Your task is to copy each line that has the word "bends".

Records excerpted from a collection
╔══

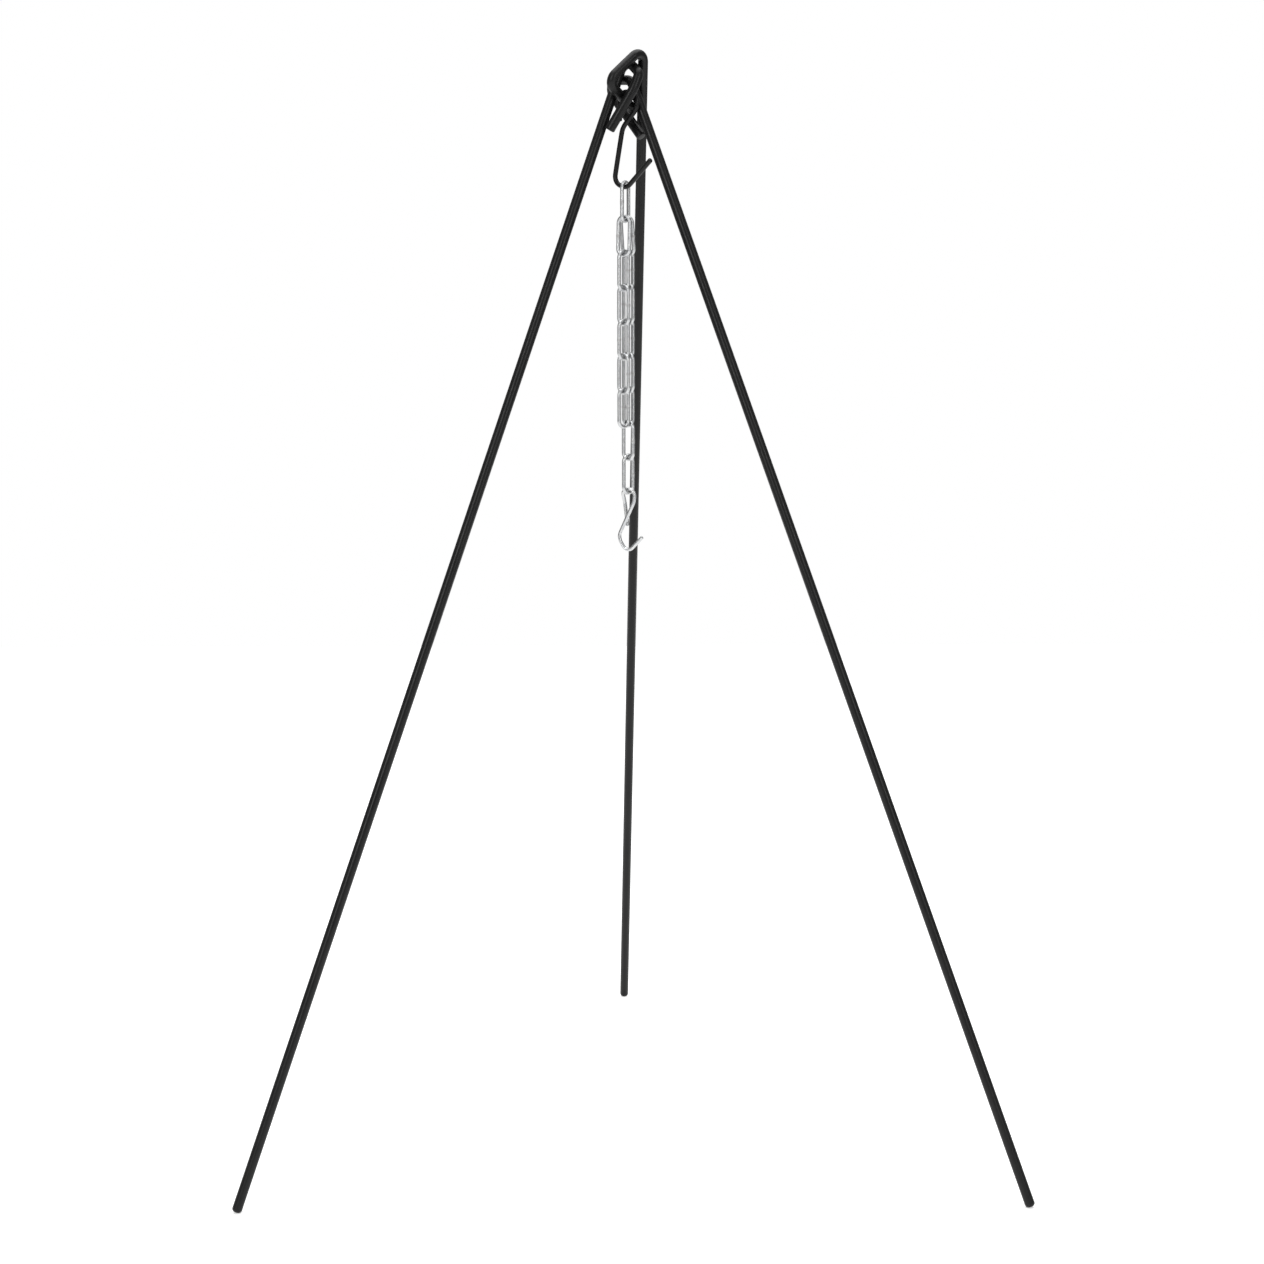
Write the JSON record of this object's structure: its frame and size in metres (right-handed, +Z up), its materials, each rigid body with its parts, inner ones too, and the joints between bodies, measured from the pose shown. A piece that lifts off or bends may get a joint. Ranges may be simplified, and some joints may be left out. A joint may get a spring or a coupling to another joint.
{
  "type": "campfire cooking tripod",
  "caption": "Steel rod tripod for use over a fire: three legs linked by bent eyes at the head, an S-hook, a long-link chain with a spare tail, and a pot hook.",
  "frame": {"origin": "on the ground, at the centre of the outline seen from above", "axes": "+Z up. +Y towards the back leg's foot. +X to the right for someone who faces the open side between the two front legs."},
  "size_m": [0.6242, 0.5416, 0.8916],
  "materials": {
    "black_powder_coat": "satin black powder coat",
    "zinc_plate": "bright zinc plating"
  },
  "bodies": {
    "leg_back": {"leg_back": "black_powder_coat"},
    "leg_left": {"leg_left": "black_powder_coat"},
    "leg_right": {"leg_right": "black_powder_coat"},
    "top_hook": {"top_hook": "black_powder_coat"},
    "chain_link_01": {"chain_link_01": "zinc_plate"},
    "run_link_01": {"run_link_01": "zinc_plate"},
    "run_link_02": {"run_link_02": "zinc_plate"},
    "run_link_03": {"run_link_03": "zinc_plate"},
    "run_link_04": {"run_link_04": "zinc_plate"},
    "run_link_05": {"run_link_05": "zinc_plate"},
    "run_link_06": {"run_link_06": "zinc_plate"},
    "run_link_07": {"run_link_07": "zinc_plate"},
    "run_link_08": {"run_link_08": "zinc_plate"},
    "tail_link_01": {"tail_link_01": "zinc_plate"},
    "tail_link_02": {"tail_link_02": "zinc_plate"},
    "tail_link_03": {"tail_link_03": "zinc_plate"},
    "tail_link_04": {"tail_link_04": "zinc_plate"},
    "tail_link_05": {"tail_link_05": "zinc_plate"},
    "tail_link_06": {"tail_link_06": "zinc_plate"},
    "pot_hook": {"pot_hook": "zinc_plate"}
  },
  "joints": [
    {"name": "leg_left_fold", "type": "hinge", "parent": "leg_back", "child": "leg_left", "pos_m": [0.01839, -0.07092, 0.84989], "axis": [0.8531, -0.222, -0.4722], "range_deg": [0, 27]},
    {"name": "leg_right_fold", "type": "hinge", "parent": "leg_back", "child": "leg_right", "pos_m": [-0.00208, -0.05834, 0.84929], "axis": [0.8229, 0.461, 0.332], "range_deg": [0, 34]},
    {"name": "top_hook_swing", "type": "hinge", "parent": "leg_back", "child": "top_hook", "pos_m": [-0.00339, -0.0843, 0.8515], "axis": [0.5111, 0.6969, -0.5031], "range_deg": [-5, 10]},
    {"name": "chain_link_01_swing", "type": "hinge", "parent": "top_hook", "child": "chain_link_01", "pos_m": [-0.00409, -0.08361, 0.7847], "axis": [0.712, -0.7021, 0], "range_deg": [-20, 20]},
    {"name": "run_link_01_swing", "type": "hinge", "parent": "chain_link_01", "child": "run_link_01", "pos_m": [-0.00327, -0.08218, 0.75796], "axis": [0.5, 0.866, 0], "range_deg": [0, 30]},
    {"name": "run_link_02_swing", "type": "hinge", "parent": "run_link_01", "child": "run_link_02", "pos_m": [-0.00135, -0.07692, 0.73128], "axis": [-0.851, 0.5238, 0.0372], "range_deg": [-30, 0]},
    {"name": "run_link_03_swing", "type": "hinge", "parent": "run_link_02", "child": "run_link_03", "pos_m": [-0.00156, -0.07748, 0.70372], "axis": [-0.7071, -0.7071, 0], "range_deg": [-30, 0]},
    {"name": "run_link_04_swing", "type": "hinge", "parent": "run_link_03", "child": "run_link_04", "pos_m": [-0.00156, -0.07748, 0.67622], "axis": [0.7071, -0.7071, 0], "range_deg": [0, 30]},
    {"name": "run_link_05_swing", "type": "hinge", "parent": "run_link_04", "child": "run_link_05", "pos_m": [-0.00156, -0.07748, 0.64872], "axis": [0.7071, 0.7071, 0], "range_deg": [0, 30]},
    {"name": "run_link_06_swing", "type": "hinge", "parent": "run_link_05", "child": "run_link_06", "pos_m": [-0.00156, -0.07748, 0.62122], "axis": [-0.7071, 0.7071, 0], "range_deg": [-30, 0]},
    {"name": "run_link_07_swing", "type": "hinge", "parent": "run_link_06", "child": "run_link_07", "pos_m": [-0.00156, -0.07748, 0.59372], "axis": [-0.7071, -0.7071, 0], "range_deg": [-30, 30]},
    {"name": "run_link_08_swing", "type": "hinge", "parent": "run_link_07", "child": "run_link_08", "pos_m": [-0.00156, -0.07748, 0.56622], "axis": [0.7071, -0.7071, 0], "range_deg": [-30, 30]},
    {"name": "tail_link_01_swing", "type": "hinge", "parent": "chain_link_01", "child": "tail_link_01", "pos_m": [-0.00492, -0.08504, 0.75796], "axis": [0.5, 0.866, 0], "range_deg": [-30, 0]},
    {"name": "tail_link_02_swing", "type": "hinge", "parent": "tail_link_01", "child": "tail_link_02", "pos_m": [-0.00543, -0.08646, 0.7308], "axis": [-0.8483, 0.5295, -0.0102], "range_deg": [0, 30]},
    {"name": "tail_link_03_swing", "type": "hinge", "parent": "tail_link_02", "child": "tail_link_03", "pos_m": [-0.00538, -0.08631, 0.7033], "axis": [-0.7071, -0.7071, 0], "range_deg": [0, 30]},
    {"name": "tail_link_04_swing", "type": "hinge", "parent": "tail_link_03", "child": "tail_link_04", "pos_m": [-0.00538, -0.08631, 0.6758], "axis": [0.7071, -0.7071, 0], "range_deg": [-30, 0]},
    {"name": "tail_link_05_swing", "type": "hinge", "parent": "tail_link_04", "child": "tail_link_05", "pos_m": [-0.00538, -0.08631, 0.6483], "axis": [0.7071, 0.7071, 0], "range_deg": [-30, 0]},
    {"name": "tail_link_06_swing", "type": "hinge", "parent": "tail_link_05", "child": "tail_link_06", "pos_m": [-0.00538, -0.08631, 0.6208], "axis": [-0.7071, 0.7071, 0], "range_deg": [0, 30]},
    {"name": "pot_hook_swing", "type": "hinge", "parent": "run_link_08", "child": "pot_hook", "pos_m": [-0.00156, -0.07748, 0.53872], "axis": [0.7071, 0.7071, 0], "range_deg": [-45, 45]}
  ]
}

╚══
╔══

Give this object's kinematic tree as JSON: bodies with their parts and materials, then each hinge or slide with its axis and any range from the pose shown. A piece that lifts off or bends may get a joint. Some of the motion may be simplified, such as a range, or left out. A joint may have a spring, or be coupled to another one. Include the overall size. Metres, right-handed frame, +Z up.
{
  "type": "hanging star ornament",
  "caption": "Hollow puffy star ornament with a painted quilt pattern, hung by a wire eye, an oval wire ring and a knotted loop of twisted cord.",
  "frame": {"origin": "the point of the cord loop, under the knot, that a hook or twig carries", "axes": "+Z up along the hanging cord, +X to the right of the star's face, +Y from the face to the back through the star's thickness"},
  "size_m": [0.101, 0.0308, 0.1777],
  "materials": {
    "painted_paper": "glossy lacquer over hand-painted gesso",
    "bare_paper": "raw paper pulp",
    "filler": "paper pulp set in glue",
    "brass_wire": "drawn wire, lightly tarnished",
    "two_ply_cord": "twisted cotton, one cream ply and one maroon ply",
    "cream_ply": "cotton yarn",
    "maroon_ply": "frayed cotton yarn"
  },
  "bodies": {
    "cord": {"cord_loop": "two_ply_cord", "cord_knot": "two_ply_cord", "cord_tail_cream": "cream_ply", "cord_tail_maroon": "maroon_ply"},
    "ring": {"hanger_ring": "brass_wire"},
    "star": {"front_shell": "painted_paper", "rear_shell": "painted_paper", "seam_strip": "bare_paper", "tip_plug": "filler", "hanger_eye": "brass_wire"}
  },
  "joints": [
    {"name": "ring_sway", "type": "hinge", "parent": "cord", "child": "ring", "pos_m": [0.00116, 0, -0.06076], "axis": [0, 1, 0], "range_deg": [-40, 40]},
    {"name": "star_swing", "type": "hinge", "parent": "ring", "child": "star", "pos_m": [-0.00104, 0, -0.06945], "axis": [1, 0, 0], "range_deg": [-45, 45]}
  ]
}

╚══
╔══

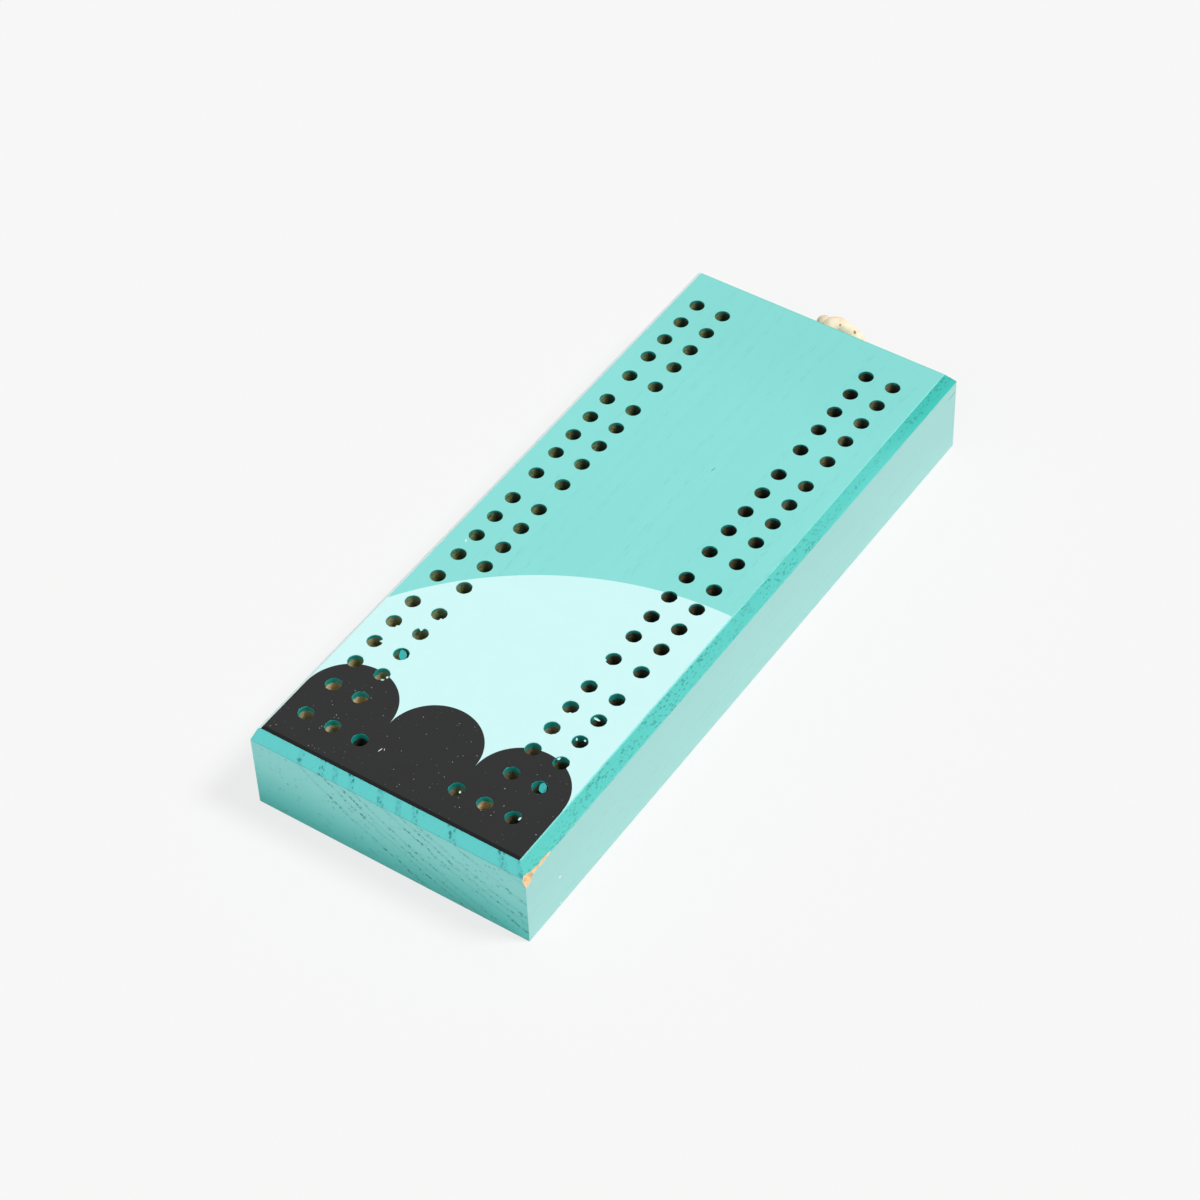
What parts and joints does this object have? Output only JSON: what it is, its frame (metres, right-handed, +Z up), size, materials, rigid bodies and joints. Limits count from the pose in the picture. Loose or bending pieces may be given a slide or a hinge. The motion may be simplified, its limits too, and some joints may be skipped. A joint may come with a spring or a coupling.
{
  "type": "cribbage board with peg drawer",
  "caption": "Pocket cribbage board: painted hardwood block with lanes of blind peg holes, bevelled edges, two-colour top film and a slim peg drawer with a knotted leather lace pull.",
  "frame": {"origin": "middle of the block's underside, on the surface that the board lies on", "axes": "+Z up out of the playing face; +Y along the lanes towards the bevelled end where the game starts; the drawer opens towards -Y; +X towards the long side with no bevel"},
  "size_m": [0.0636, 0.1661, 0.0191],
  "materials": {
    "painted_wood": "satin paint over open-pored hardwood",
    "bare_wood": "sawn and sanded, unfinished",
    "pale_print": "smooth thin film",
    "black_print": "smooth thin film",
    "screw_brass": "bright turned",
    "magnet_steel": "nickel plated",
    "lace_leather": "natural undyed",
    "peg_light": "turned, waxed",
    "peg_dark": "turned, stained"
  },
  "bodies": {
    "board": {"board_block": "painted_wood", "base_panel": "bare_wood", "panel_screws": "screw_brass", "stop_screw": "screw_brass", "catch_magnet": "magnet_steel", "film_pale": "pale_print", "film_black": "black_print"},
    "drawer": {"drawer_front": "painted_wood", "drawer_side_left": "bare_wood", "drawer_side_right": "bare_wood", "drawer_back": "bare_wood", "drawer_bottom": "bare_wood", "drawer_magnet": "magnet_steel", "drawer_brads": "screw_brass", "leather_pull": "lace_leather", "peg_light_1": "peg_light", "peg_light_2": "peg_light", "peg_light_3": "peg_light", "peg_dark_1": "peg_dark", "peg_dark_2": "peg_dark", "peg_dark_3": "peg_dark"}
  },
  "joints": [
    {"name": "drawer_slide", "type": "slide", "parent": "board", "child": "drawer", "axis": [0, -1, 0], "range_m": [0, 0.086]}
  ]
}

╚══

Written solution
Write the JSON record of this object's structure: its frame and size in metres (right-handed, +Z up), its materials, each rigid body with its parts, inner ones too, and the joints between bodies, measured from the pose shown. A piece that lifts off or bends may get a joint. Ranges may be simplified, and some joints may be left out. A joint may get a spring or a coupling to another joint.
Give this object's kinematic tree as JSON: bodies with their parts and materials, then each hinge or slide with its axis and any range from the pose shown. A piece that lifts off or bends may get a joint. Some of the motion may be simplified, such as a range, or left out. A joint may have a spring, or be coupled to another one. Include the overall size. Metres, right-handed frame, +Z up.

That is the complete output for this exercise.